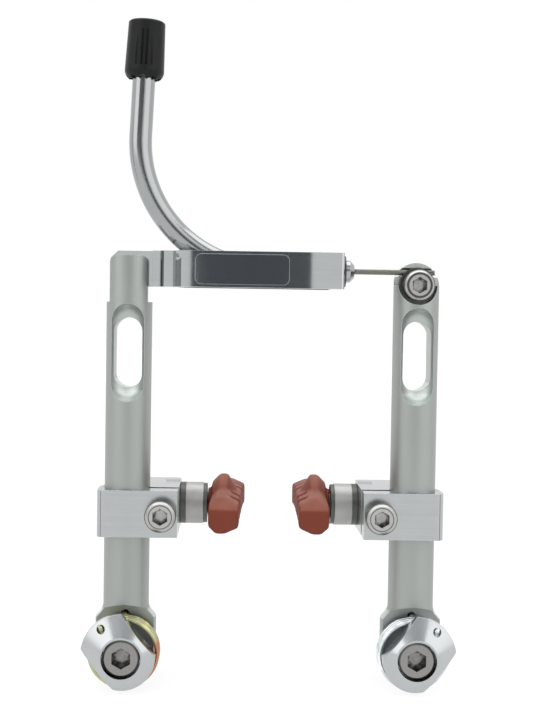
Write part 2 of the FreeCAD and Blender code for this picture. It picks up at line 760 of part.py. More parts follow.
def adjuster():
    """The polished plate whose wrench flats wind up the spring: a low cone in front."""
    x = -s.stud_spacing / 2
    flat_x = cosine(s.flats_angle)
    flat_z = sine(s.flats_angle)

    def corner(flat, radius, way):
        """Where a wrench flat meets a round edge; way is 1 above and -1 below."""
        along = root(radius * radius - flat * flat) * way
        side = flat if flat is s.inner_flat else -flat
        return (flat_x * side - flat_z * along, flat_z * side + flat_x * along)

    plate = new_body("adjuster_plate")
    sketch = sketch_on(plate, "XZ_Plane", "plate_outline")
    outline(
        sketch,
        [
            (*corner(s.inner_flat, s.lobe_radius, 1), s.lobe_radius, 1),
            corner(s.outer_flat, s.lobe_radius, 1),
            (*corner(s.outer_flat, s.adjuster_radius, -1), s.adjuster_radius, 1),
            (flat_z * s.adjuster_radius, -flat_x * s.adjuster_radius, s.adjuster_radius, 1),
            corner(s.inner_flat, s.adjuster_radius, -1),
        ],
    )
    feature(plate, "Pad", "plate_block", sketch, Length=s.adjuster_thickness)
    place(plate, (x, -plate_back, ZERO))
    cone = new_body("adjuster_cone")
    turned(
        cone,
        "turned_face",
        [
            (0, 0),
            (s.lobe_radius, 0),
            (s.lobe_radius, s.adjuster_rim),
            (s.adjuster_land, s.adjuster_thickness),
            (0, s.adjuster_thickness),
        ],
    )
    place(cone, (x, -plate_back, ZERO), ALONG["-Y"])
    hub = rod("plate_hub", (x, -s.bushing_length, ZERO), "-Y", s.adjuster_hub_radius, s.adjuster_hub)
    whole = joined("plate_and_hub", [common("plate", plate, cone), hub])
    recess = rod(
        "plate_recess", (x, -plate_back, ZERO), "-Y", s.adjuster_recess, s.adjuster_thickness + 1
    )
    through = rod(
        "plate_bore",
        (x, 1 - s.bushing_length, ZERO),
        "-Y",
        s.mount_bolt_radius + s.hole_play,
        s.adjuster_hub + 2,
    )
    leg = rod(
        "plate_leg_hole",
        (
            x + leg_circle * cosine(s.adjuster_leg_angle),
            1 - plate_back,
            leg_circle * sine(s.adjuster_leg_angle),
        ),
        "-Y",
        s.leg_hole_radius,
        s.adjuster_thickness + 2,
    )
    keep(
        cut("left_tension_adjuster", whole, [recess, through, leg]), "left_tension_adjuster"
    )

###

--- Instructions for the task ---
Each line of the listing should be copied exactly.

--- Problem solution ---
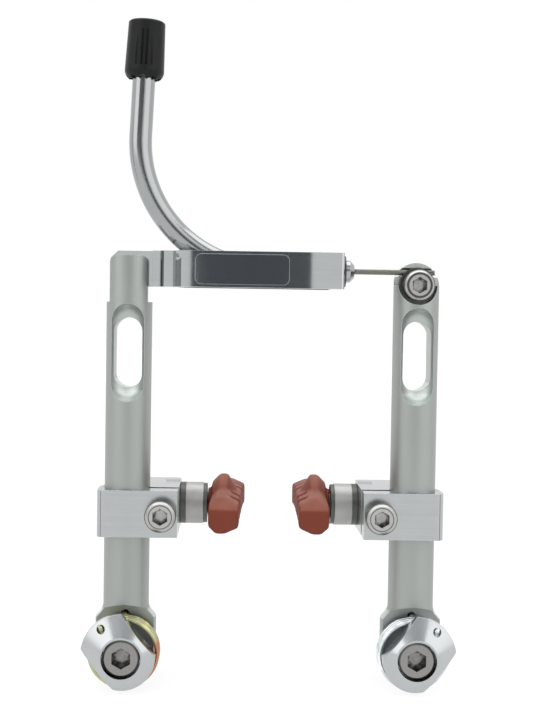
Write part 2 of the FreeCAD and Blender code for this picture. It picks up at line 760 of part.py. More parts follow.
def adjuster():
    """The polished plate whose wrench flats wind up the spring: a low cone in front."""
    x = -s.stud_spacing / 2
    flat_x = cosine(s.flats_angle)
    flat_z = sine(s.flats_angle)

    def corner(flat, radius, way):
        """Where a wrench flat meets a round edge; way is 1 above and -1 below."""
        along = root(radius * radius - flat * flat) * way
        side = flat if flat is s.inner_flat else -flat
        return (flat_x * side - flat_z * along, flat_z * side + flat_x * along)

    plate = new_body("adjuster_plate")
    sketch = sketch_on(plate, "XZ_Plane", "plate_outline")
    outline(
        sketch,
        [
            (*corner(s.inner_flat, s.lobe_radius, 1), s.lobe_radius, 1),
            corner(s.outer_flat, s.lobe_radius, 1),
            (*corner(s.outer_flat, s.adjuster_radius, -1), s.adjuster_radius, 1),
            (flat_z * s.adjuster_radius, -flat_x * s.adjuster_radius, s.adjuster_radius, 1),
            corner(s.inner_flat, s.adjuster_radius, -1),
        ],
    )
    feature(plate, "Pad", "plate_block", sketch, Length=s.adjuster_thickness)
    place(plate, (x, -plate_back, ZERO))
    cone = new_body("adjuster_cone")
    turned(
        cone,
        "turned_face",
        [
            (0, 0),
            (s.lobe_radius, 0),
            (s.lobe_radius, s.adjuster_rim),
            (s.adjuster_land, s.adjuster_thickness),
            (0, s.adjuster_thickness),
        ],
    )
    place(cone, (x, -plate_back, ZERO), ALONG["-Y"])
    hub = rod("plate_hub", (x, -s.bushing_length, ZERO), "-Y", s.adjuster_hub_radius, s.adjuster_hub)
    whole = joined("plate_and_hub", [common("plate", plate, cone), hub])
    recess = rod(
        "plate_recess", (x, -plate_back, ZERO), "-Y", s.adjuster_recess, s.adjuster_thickness + 1
    )
    through = rod(
        "plate_bore",
        (x, 1 - s.bushing_length, ZERO),
        "-Y",
        s.mount_bolt_radius + s.hole_play,
        s.adjuster_hub + 2,
    )
    leg = rod(
        "plate_leg_hole",
        (
            x + leg_circle * cosine(s.adjuster_leg_angle),
            1 - plate_back,
            leg_circle * sine(s.adjuster_leg_angle),
        ),
        "-Y",
        s.leg_hole_radius,
        s.adjuster_thickness + 2,
    )
    keep(
        cut("left_tension_adjuster", whole, [recess, through, leg]), "left_tension_adjuster"
    )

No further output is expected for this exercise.